In August, Reed watched Rutherford county officials vote to remove four books from the public library system, citing the Murfreesboro ordinance. Earlier this month, those same county officials – undaunted by the ACLU’s lawsuit – considered removing all books that might violate Murfreesboro’s rules on indecency.

“It’s important to understand that, from the perspective of the far right, the guardrails are off,” Jasmine Beach-Ferrara, the executive director of the Campaign for Southern Equality, said.

She and other LGBTQ+ advocates in the south worry that Murfreesboro is the canary in the coalmine. A ban on homosexuality and censorship of library books available to adults, Beach-Ferrara said, signals that the GOP is increasingly willing to erode rights that “we as advocates previously thought, oh, there’s no way they come after that”.

Fueling this increasingly bold attack on LGBTQ+ rights, Beach-Ferrara said, is a rightwing Christian hate group called the Alliance Defending Freedom (ADF).

The ADF, which was founded in 1994 by a group of “leaders in the Christian community”, according to its website, has funded efforts both to restrict abortion and ban books that address LGBTQ+ topics, two of the group’s marquee causes.

A Guardian investigation revealed that the ADF saw a huge increase in its funding between 2020 and 2021. The group funneled some of that money into a slew of smaller anti-LGBTQ+ and anti-abortion groups across the US.

ADF attorneys proved the might of anti-obscenity laws earlier this year when the group sued to block the use of mifepristone, a common and safe abortion drug. The ADF cited an 1873 obscenity law called the Comstock Act, which prohibited sending abortifacients in the mail.

A Trump-appointed federal judge in Texas, Matthew Kacsmaryk, sided with the plaintiffs, issuing a preliminary injunction on 7 April suspending the FDA’s 23-year-old approval of mifepristone.

In late April, the US supreme court blocked the court-ordered restrictions on mifepristone, but a lawsuit brought by anti-abortion groups targeting the pill continues. Despite the temporary nature of the injunction, the ADF’s reliance on a 150-year-old, previously dormant law showed how “obscenity” could be used to advance the modern far-right movement.

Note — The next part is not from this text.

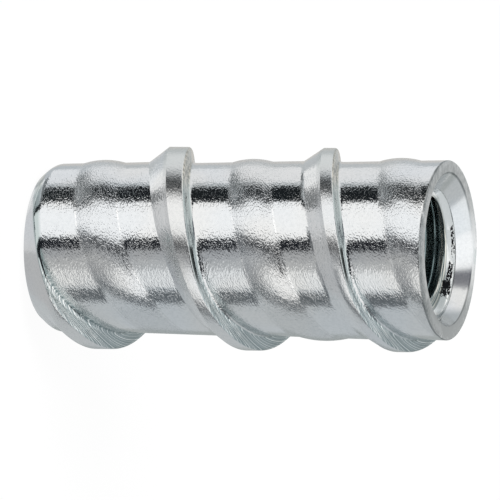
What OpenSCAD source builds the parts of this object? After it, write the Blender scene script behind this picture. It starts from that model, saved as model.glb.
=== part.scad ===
// Threaded insert: a steel sleeve with a coarse gripping rib outside and a threaded bore inside.
// It is turned and formed from one bar, so it is one solid. It stands on its tip face, with the
// mouth of the bore upwards, and the origin is on its axis in the plane of the tip face.

/* [Body] */
// Length from the tip face to the mouth rim
body_len = 31.75; // [28:0.25:45]
// Core diameter at the mouth rim
core_mouth_d = 13.5; // [13.1:0.05:14.4]
// Core diameter at the tip, before the chamfer is cut
core_tip_d = 12.65; // [12.2:0.05:13.5]
// Diameter of the flat tip face
tip_face_d = 11.1; // [10.6:0.1:11.8]
// Slope of the tip chamfer, as an angle from the axis
tip_chamfer_angle = 40; // [30:1:60]
// Radius that rounds the edge of the tip face
tip_edge_r = 0.15; // [0.05:0.05:0.4]
// Width of the bevel that breaks the outer edge of the rim
rim_bevel_w = 0.15; // [0.05:0.05:0.4]

/* [Gripping rib] */
// Diameter over the crest of the rib
rib_d = 15.25; // [14.6:0.05:16.5]
// Climb of the rib along the body in one turn
rib_pitch = 11.85; // [10.5:0.05:16]
// Width of the flat crest where the rib leaves the tip face
crest_tip_w = 1.35; // [0.8:0.05:2.5]
// Width of the flat crest where the rib would reach the mouth rim
crest_mouth_w = 0.8; // [0.3:0.05:2.5]
// Length along the axis of the sloping flank, which faces the tip
lead_run = 1.7; // [0.6:0.05:2.4]
// Length along the axis of the steep flank, which faces the mouth
back_run = 0.22; // [0.1:0.02:1]
// Radius of the fillet between the steep flank and the core
foot_fillet_r = 0.2; // [0.05:0.05:0.5]
// Angle round the axis, from +X, at which the foot of the steep flank leaves the tip face
rib_start_angle = 196; // [0:1:359]
// Distance below the mouth rim at which the rib has run out
runout_gap = 0.2; // [0:0.1:3]
// Length along the axis over which the rib sinks into the core before it ends
runout_len = 1.5; // [0.5:0.1:6]

/* [Low ridge] */
// Height of the low rounded ridge above the core
ridge_h = 0.23; // [0.1:0.01:0.6]
// Width of the ridge along the axis
ridge_w = 3.3; // [1.5:0.1:4]
// Distance from the foot of the steep flank up to the middle of the ridge
ridge_shift = 4.75; // [3.5:0.05:5.5]

/* [Threaded bore] */
// Bore diameter, which is the diameter at the crests of the internal thread
bore_d = 8; // [7.6:0.05:8.4]
// Diameter at the roots of the internal thread, which the lead-in at the tip opens out to
thread_root_d = 9.6; // [9.2:0.05:10]
// Diameter of the straight relief between the countersink and the thread
relief_d = 10; // [9.7:0.05:10.4]
// Depth of the straight relief
relief_len = 0.15; // [0.05:0.05:1]
// Slope of the thread's first turn, as an angle from the axis
thread_lead_angle = 50; // [30:1:60]
// Width of the flat rim round the countersink
rim_w = 0.75; // [0.4:0.05:1.2]
// Angle between opposite sides of the countersink
countersink_angle = 90; // [60:1:120]

/* [Facets] */
// Facets in one turn of the rib and the ridge
turn_facets = 90; // [60:6:96]
// Facets across the rounded top of the ridge
ridge_facets = 6; // [4:1:8]
// Facets round the foot fillet
fillet_facets = 3; // [2:1:4]

/* [Hidden] */
$fn = 96;
steel = [0.76, 0.78, 0.8];

rib_r = rib_d / 2;
bore_r = bore_d / 2;
thread_root_r = thread_root_d / 2;
relief_r = relief_d / 2;
rim_inner_r = core_mouth_d / 2 - rim_bevel_w - rim_w;
countersink_len = (rim_inner_r - relief_r) / tan(countersink_angle / 2);
mouth_lead_len = (relief_r - bore_r) / tan(thread_lead_angle);
tip_lead_len = (thread_root_r - bore_r) / tan(thread_lead_angle);

// How far the raw shape reaches past the finished one before it is cut to length and width
overrun = 1;

// Radius of the tapered core at height z
function core_r(z) = (core_tip_d + (core_mouth_d - core_tip_d) * z / body_len) / 2;

// Width of the rib's crest at height z
function crest_w(z) = max(0.05, crest_tip_w + (crest_mouth_w - crest_tip_w) * z / body_len);

// Share of the rib's full height that is left at height z: 1 along the body, 0 once it has run out
function rib_share(z) = min(1, max(0, (body_len - runout_gap - z) / runout_len));

// Point on the fillet at the foot of a steep flank of this height: share 0 is on the flank, 1 on the core.
// Where the rib runs out, the fillet shrinks with the flank that it meets.
function fillet_point(height, share) =
    let (
        flank_angle = atan2(height, back_run),
        longest = 0.8 * norm([height, back_run]),
        r = min(foot_fillet_r, longest / tan(flank_angle / 2)),
        turn = flank_angle * (1 - share)
    )
    [r * tan(flank_angle / 2) - r * sin(turn), r * (1 - cos(turn))];

// Cross-section of rib, fillet and ridge, as [distance up from the steep foot, radius], in rising order
function section(z) =
    let (
        height = max(0.01, (rib_r - core_r(z)) * rib_share(z)),
        crest = crest_w(z)
    )
    concat(
        [
            [-back_run - crest - lead_run, core_r(z - back_run - crest - lead_run)],
            [-back_run - crest, core_r(z) + height],
            [-back_run, core_r(z) + height]
        ],
        [
            for (i = [0 : fillet_facets])
                let (p = fillet_point(height, i / fillet_facets))
                [p[0], core_r(z + p[0]) + p[1]]
        ],
        [
            for (i = [0 : ridge_facets])
                let (
                    side = 2 * i / ridge_facets - 1,
                    up = ridge_shift + side * ridge_w / 2
                )
                [up, core_r(z + up) + ridge_h * (1 - side * side)]
        ]
    );
section_size = len(section(0));

// The winding starts and ends about a turn past the finished body, so that its ragged ends are cut away
winding_start_z = -rib_pitch - section(0)[0][0] - overrun;
winding_end_z = body_len + rib_pitch - section(0)[section_size - 1][0] + overrun;
winding_steps = ceil(turn_facets * (winding_end_z - winding_start_z) / rib_pitch);

// Height of the steep flank's foot after a number of steps round the axis
function foot_z(step) = winding_start_z + rib_pitch * step / turn_facets;

// Compass angle that goes with a step, so that the foot crosses the tip face at rib_start_angle
function step_angle(step) = rib_start_angle + 360 * foot_z(step) / rib_pitch;

// Point number k of the section at one step of the winding
function winding_point(step, p) =
    [p[1] * cos(step_angle(step)), p[1] * sin(step_angle(step)), foot_z(step) + p[0]];

// The top point of each section joins the bottom point of the section one turn later
function index(step, k) =
    k < section_size ? step * section_size + k : (step + turn_facets) * section_size;

// Raw outside of the insert: the section wound up round the axis and closed at both ends
module wound_body() {
    last = winding_steps;
    points = [
        for (step = [0 : last])
            for (p = section(foot_z(step)))
                winding_point(step, p)
    ];
    bottom = len(points);
    top = bottom + 1;
    centres = [[0, 0, foot_z(0) - overrun], [0, 0, foot_z(last) + overrun]];
    strip = [
        for (step = [0 : last - 1])
            for (k = [0 : section_size - 1])
                if (k < section_size - 1 || step < last - turn_facets)
                    [index(step, k), index(step, k + 1), index(step + 1, k + 1), index(step + 1, k)]
    ];
    bottom_cap = concat(
        [for (step = [0 : turn_facets - 1]) [bottom, index(step, 0), index(step + 1, 0)]],
        [for (k = [0 : section_size - 1]) [bottom, index(0, k + 1), index(0, k)]]
    );
    top_cap = concat(
        [
            for (step = [last - turn_facets : last - 1])
                [top, index(step + 1, section_size - 1), index(step, section_size - 1)]
        ],
        [for (k = [0 : section_size - 2]) [top, index(last, k), index(last, k + 1)]],
        [[top, index(last - turn_facets, section_size - 1), index(last, 0)]]
    );
    polyhedron(points = concat(points, centres), faces = concat(strip, bottom_cap, top_cap));
}

// Points of the arc that rounds the corner at b, between its neighbours a and c
function rounded(a, b, c, r, facets = 4) =
    let (
        u = (a - b) / norm(a - b),
        v = (c - b) / norm(c - b),
        half = acos(u * v) / 2,
        centre = b + (u + v) / norm(u + v) * r / sin(half),
        from = b + u * r / tan(half) - centre,
        to = b + v * r / tan(half) - centre,
        start = atan2(from[1], from[0]),
        sweep = (atan2(to[1], to[0]) - start + 540) % 360 - 180
    )
    [for (i = [0 : facets]) centre + r * [cos(start + sweep * i / facets), sin(start + sweep * i / facets)]];

// Everything that the lathe leaves: tip face, tip chamfer, mouth face and the bevel round the rim
module lathe_limits() {
    out_r = rib_r + overrun;
    face_edge = [tip_face_d / 2, 0];
    chamfer_end = [out_r, (out_r - tip_face_d / 2) / tan(tip_chamfer_angle)];
    rim_edge = [core_mouth_d / 2 - rim_bevel_w, body_len];
    rotate_extrude()
        polygon(concat(
            [[0, 0]],
            rounded([0, 0], face_edge, chamfer_end, tip_edge_r),
            [chamfer_end, [out_r, body_len - (out_r - rim_edge[0])], rim_edge, [0, body_len]]
        ));
}

// Bore with its countersink and relief at the mouth, and a lead-in to the thread at both ends
module bore() {
    relief_top = body_len - countersink_len;
    relief_bottom = relief_top - relief_len;
    translate([0, 0, -overrun])
        cylinder(r = bore_r, h = body_len + 2 * overrun);
    translate([0, 0, relief_bottom - mouth_lead_len])
        cylinder(r1 = bore_r, r2 = relief_r, h = mouth_lead_len);
    translate([0, 0, relief_bottom])
        cylinder(r = relief_r, h = relief_len);
    translate([0, 0, relief_top])
        cylinder(
            r1 = relief_r,
            r2 = rim_inner_r + overrun * tan(countersink_angle / 2),
            h = countersink_len + overrun
        );
    translate([0, 0, -overrun])
        cylinder(
            r1 = thread_root_r + overrun * tan(thread_lead_angle),
            r2 = bore_r,
            h = overrun + tip_lead_len
        );
}

module insert() {
    color(steel)
        difference() {
            intersection() {
                wound_body();
                lathe_limits();
            }
            bore();
        }
}

insert();
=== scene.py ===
from math import atan2, cos, hypot, pi, radians, sin, sqrt, tan

import bmesh
import bpy
from mathutils import Matrix, Vector


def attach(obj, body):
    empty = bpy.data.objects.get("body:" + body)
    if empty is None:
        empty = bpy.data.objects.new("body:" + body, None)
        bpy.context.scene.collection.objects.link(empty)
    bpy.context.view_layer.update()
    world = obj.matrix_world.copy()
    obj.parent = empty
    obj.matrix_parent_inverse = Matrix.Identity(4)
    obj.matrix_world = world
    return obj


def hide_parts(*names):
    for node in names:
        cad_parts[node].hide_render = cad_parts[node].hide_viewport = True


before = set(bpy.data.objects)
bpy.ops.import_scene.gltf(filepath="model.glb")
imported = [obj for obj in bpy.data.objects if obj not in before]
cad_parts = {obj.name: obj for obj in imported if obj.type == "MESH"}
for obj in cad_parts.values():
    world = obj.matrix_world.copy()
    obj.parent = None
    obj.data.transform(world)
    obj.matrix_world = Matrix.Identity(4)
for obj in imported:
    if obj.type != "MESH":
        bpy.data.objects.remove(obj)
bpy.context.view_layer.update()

# ---- Rolled outside of the sleeve ------------------------------------------------------------
# The sleeve is mild steel bar. Dies roll its outside: a coarse right-hand rib with a flat crest, a
# sloping flank towards the tip and a steep one towards the mouth, and a low rounded ridge half-way
# between its turns. Its sizes are in millimetres here; the finished mesh is brought to metres.
length = 31.75
core_tip_radius = 6.325
core_swell = 0.42
rib_pitch = 11.85
rib_start = radians(196)
rib_steps = 180
rib_turns = 4
rib_radius = 7.62
rib_height = 0.9
crest_width = 1.16
crest_extra_at_tip = 0.36
crest_narrowing = 0.68
lead_run = 1.58
back_run = 0.26
crest_round = 0.18
runout_gap = 0.2
runout_length = 1.5
runout_rest = 0.14
ridge_middle = 4.75
ridge_half = 1.65
ridge_height = 0.23
foot_dip = 0.06
lead_foot_lift = 0.03

# Distances up from the foot of the steep flank, which every point of the winding keeps as "up"
crest_end = -back_run
crest_start = crest_end - crest_width
lead_foot = crest_start - lead_run
ridge_start = ridge_middle - ridge_half
ridge_end = ridge_middle + ridge_half
next_lead_foot = lead_foot + rib_pitch


def core_radius(z):
    """Radius of the core under the rib, which swells a little from the tip to the mouth."""
    return core_tip_radius + core_swell * z / length


def rib_left(z):
    """Share of the rib's height that is left at height z: it sinks into the core below the rim."""
    return min(1, max(runout_rest, (length - runout_gap - z) / runout_length))


def crest_change(z):
    """What the crest is wider at height z than its middle width: it narrows from tip to mouth."""
    return crest_extra_at_tip - crest_narrowing * z / length


def smooth_step(value, low, high):
    """A soft step from 0 to 1 as value goes from low to high."""
    share = min(1, max(0, (value - low) / (high - low)))
    return share * share * (3 - 2 * share)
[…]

Beach-Ferrara said extremist groups like the ADF “are willing to use every mechanism and every lever available to them” to argue against protections for LGBTQ+ people and women alike.

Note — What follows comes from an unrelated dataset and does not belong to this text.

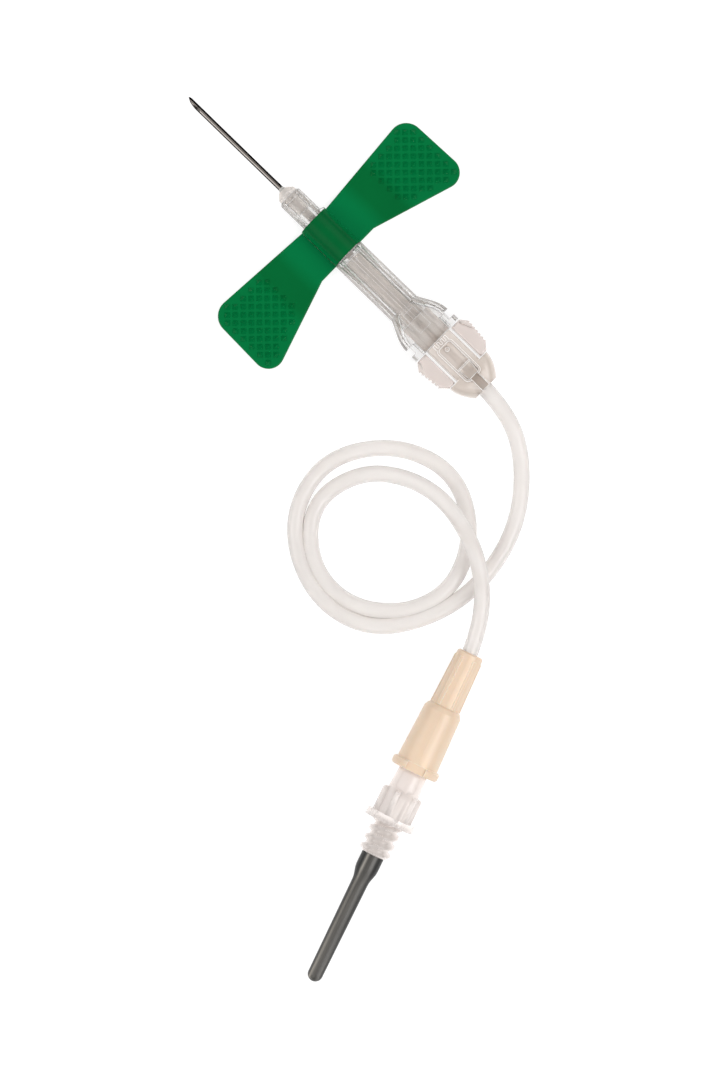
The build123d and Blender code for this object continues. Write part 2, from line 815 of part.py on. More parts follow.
def make_luer_adapter():
    """Clear male luer with grip fins, a flange and the threaded end that screws into a tube holder."""
    tip_diameter = luer_bore_diameter(male_cone_depth) - 2 * luer_fit_clearance
    mouth_diameter = luer_bore_diameter(0) - 2 * luer_fit_clearance
    body = luer_turned([
        (luer_mouth - male_cone_depth, tip_diameter / 2),
        (luer_mouth + luer_fit_clearance, mouth_diameter / 2),
        (luer_mouth + luer_fit_clearance, adapter_cone_small_diameter / 2),
        (fin_start, adapter_cone_large_diameter / 2),
        (fin_start, adapter_body_diameter / 2),
        (adapter_flange_start, adapter_body_diameter / 2),
        (adapter_flange_start, adapter_flange_diameter / 2),
        (thread_start, adapter_flange_diameter / 2),
        (thread_start, thread_diameter / 2),
        (thread_end - thread_chamfer, thread_diameter / 2),
        (thread_end, thread_diameter / 2 - thread_chamfer),
        (thread_end, nipple_diameter / 2),
        (thread_end + nipple_length, nipple_diameter / 2),
    ])
    for index in range(fin_count):
        fin = Pos(fin_span / 4, 0, (fin_start + adapter_flange_start) / 2) * Box(
            fin_span / 2, fin_thickness, fin_length
        )
        outer = fin.edges().filter_by(Axis.Y).group_by(Axis.X)[-1].sort_by(Axis.Z)[:1]
        fin = fillet(outer, fin_end_radius)
        body += Rot(0, 0, 360 * (index + 0.25) / fin_count) * fin
    end = thread_end + nipple_length
    body -= peg(luer_mouth - male_cone_depth, adapter_flange_start, adapter_lumen_diameter)
    body -= peg(luer_mouth, end, tail_needle_od + 2 * needle_seat_clearance)
    body -= peg(end - tail_glue_length, end, tail_glue_diameter)
    return on_luer_axis(body)


def make_tail_needle():
    """Tube-side needle, held in the adapter and pointed inside its sleeve."""
    needle = lancet_tube(
        tail_needle_tip, thread_end - tail_needle_seated, tail_needle_od, tail_needle_bore,
        tail_bevel_length, tail_bevel_length / 2, side_grind_turn, 0,
    )
    return on_luer_axis(Rot(0, -90, 0) * needle)


def make_tail_needle_glue():
    """Ring of adhesive round the tube-side needle in the adapter's end."""
    end = thread_end + nipple_length
    start = end - tail_glue_length + needle_seat_clearance
    ring = peg(start, end, tail_glue_diameter - 2 * needle_seat_clearance)
    return on_luer_axis(ring - peg(0, 2 * end, tail_needle_od + needle_seat_clearance))


def make_rubber_sleeve():
    """Rubber sleeve over the tube-side needle, wider at its mouth where it grips the adapter's nipple."""
    end = sleeve_start + sleeve_length
    tip_radius = sleeve_tip_diameter / 2
    shank_radius = sleeve_shank_diameter / 2
    mouth_radius = sleeve_mouth_diameter / 2
    ring_end = sleeve_start + sleeve_mouth_ring_length
    flare_end = ring_end + sleeve_flare_length
    outline = [
        Line((0, sleeve_start), (mouth_radius, sleeve_start)),
        Line((mouth_radius, sleeve_start), (mouth_radius, ring_end)),
        Spline((mouth_radius, ring_end), (shank_radius, flare_end), tangents=((0, 1), (0, 1))),
        Line((shank_radius, flare_end), (tip_radius, end - tip_radius)),
        RadiusArc((tip_radius, end - tip_radius), (0, end), -tip_radius),
        Line((0, end), (0, sleeve_start)),
    ]
    outside = revolve(make_face([Plane.XZ * edge for edge in outline]), Axis.Z)
    mouth_bore = nipple_diameter / 2 + sleeve_mouth_clearance
    inside = luer_turned([
        (sleeve_start, mouth_bore),
        (thread_end + nipple_length + sleeve_mouth_clearance, mouth_bore),
        (flare_end, sleeve_tip_bore / 2),
        (end - sleeve_tip_wall, sleeve_tip_bore / 2),
    ])
    return on_luer_axis(outside - inside)


def other_side(shape):
    """Mirror image across the needle's own upright plane."""
    return mirror(shape, Plane.XZ)


left_wing = make_left_wing()
left_pad = make_left_pad()
pieces = {
    "front_needle": make_front_needle(),
    "needle_glue": make_needle_glue(),
    "needle_hub": make_needle_hub(),
    "left_squeeze_pad": left_pad,
    "right_squeeze_pad": other_side(left_pad),
    "shield_barrel": make_shield_barrel(),
    "wing_saddle": make_wing_saddle(),
    "left_wing": left_wing,
    "right_wing": other_side(left_wing),
    "tubing": make_tubing(),
    "female_luer": make_female_luer(),
    "luer_adapter": make_luer_adapter(),
    "tube_side_needle": make_tail_needle(),
    "tube_side_needle_glue": make_tail_needle_glue(),
    "rubber_sleeve": make_rubber_sleeve(),
}

os.makedirs("parts", exist_ok=True)
for name, piece in pieces.items():
    export_step(piece, f"parts/{name}.step")
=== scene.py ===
import math

import bpy
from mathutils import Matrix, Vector


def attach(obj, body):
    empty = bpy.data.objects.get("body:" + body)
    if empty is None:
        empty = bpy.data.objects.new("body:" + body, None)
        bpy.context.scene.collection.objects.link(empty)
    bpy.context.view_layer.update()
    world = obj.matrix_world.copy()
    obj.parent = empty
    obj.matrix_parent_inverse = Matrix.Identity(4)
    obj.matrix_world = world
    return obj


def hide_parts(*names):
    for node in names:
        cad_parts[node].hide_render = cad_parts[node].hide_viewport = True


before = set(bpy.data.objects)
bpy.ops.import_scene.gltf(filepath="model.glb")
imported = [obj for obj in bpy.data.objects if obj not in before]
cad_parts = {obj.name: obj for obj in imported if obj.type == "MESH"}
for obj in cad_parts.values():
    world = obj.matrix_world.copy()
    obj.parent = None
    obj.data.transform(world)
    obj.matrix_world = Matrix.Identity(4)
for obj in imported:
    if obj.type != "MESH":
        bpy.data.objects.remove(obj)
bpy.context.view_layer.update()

# Studio
# The set lies on a white, glowing table inside a ring of soft light, darker overhead and at the
# horizon, and the camera looks straight down on it from 0.7 m.
camera_height = 0.70
picture_height = 0.1612
picture_middle = (-0.03312, 0.02940)
picture_turn = math.radians(224.2)
camera_data = bpy.data.cameras.new("camera")
camera_data.sensor_width = 36.0
camera_data.lens = camera_data.sensor_width * camera_height / picture_height
camera_data.clip_start = 0.01
camera_data.clip_end = 10.0
camera = bpy.data.objects.new("camera", camera_data)
camera.location = (*picture_middle, camera_height)
camera.rotation_euler = (0, 0, picture_turn)
bpy.context.scene.collection.objects.link(camera)
bpy.context.scene.camera = camera
bpy.context.scene.view_settings.view_transform = "Standard"


def fill_ramp(ramp, stops):
    """Gives a ramp its stops, each a position with a colour or a grey."""
    elements = ramp.color_ramp.elements
    while len(elements) < len(stops):
        elements.new(0.5)
    for element, (position, colour) in zip(elements, stops):
        element.position = position
        element.color = (*colour, 1) if isinstance(colour, tuple) else (colour, colour, colour, 1)


ring_of_light = [(0.0, 0.06), (0.30, 0.12), (0.46, 1.10), (0.84, 1.10), (0.95, 0.22), (1.0, 0.18)]
world = bpy.data.worlds.new("white room")
world.use_nodes = True
room = world.node_tree
room_way = room.nodes.new("ShaderNodeTexCoord")
room_height = room.nodes.new("ShaderNodeSeparateXYZ")
room_fade = room.nodes.new("ShaderNodeValToRGB")
fill_ramp(room_fade, ring_of_light)
room.links.new(room_way.outputs["Generated"], room_height.inputs["Vector"])
room.links.new(room_height.outputs["Z"], room_fade.inputs["Fac"])
room.links.new(room_fade.outputs["Color"], room.nodes["Background"].inputs["Color"])
room.nodes["Background"].inputs["Strength"].default_value = 1.0
bpy.context.scene.world = world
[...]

Despite the ADF’s influence on rightwing state legislatures and courts, strict anti-obscenity laws, especially those targeting the fundamental rights of women and LGBTQ+ people, have incited widespread backlash on the local level. While reporting on Murfreesboro, Reed met a local man who created borobannedbooks.com after the county removed four “obscene” books from the public library system. Murfreesboro residents can select any of those banned books and have them delivered for free.

“There’s a lot of queer people in Murfreesboro. There are people who fought hard to have their Pride parade,” said Reed. “No matter where you look, people are fighting back against these laws, because it’s not something that people are clamoring for.”